President Barack Obama's administration wants to engage diplomatically with Tehran, despite disagreements on a wide range of issues, most notably Iran's nuclear program.

The policy, a shift from the stance of George W. Bush's administration, has stirred unease among Gulf allies of the United States, who fear they could lose out if Washington builds a better relationship with Tehran.

But Gates, who visits Egypt and Saudi Arabia this week, said U.S. allies had no cause for concern and promised Washington would be "tough-minded" with Tehran if its overtures were rebuffed.

"One important message will be, particularly for the Saudis, that any kind of outreach to Iran will not be at the expense of our long-term relationships with Saudi Arabia and the other Gulf states that have been our partners and friends for decades," he said.

"We will deal with this in a sensible way and in a way that hopefully increases the security of everybody in the region, not just us," Gates told reporters aboard his plane as he flew from Washington to Cairo.

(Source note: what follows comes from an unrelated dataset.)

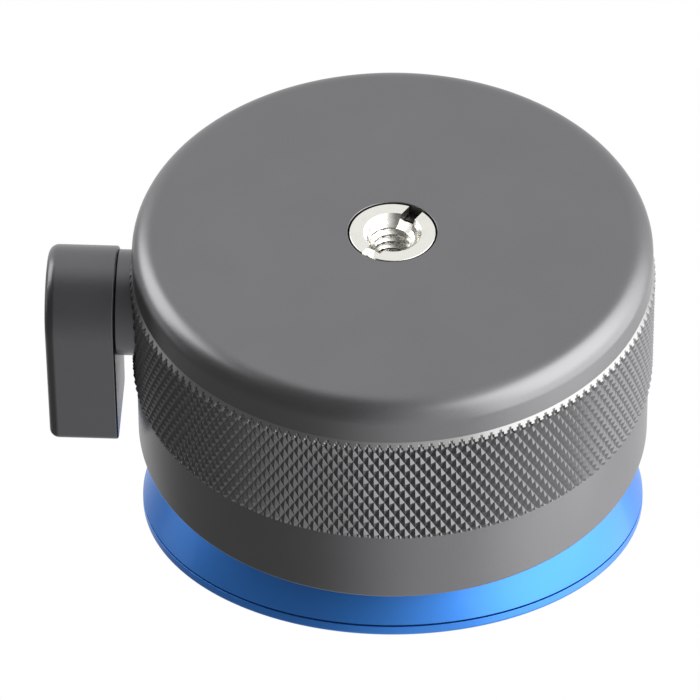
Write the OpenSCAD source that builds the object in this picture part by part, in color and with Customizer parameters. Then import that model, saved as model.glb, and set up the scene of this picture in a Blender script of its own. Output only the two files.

He said some fears among Gulf states may be based on "an exaggerated sense of what's possible" in relations between Washington and Tehran.

Gates, a former CIA director who served as Pentagon chief in the final years of the previous administration and was retained by Obama, has voiced skepticism about Iran's willingness to build better ties with the United States.

"While we're willing to reach out to the Iranians, as the president said, with an open hand, I think everybody in the administration from the president on down is pretty realistic and will be pretty tough-minded if we still encounter a closed fist," he said.

Gates said his two-day visit to Egypt, which includes a meeting with President Hosni Mubarak, was likely to touch upon the Israeli-Palestinian peace process and efforts by Egypt, with U.S. assistance, to curb smuggling into the Gaza strip.

"The Egyptians have played a huge role in terms of the Israeli-Palestinian problem, in trying to be a go-between and [to] try and help move that process forward," he said.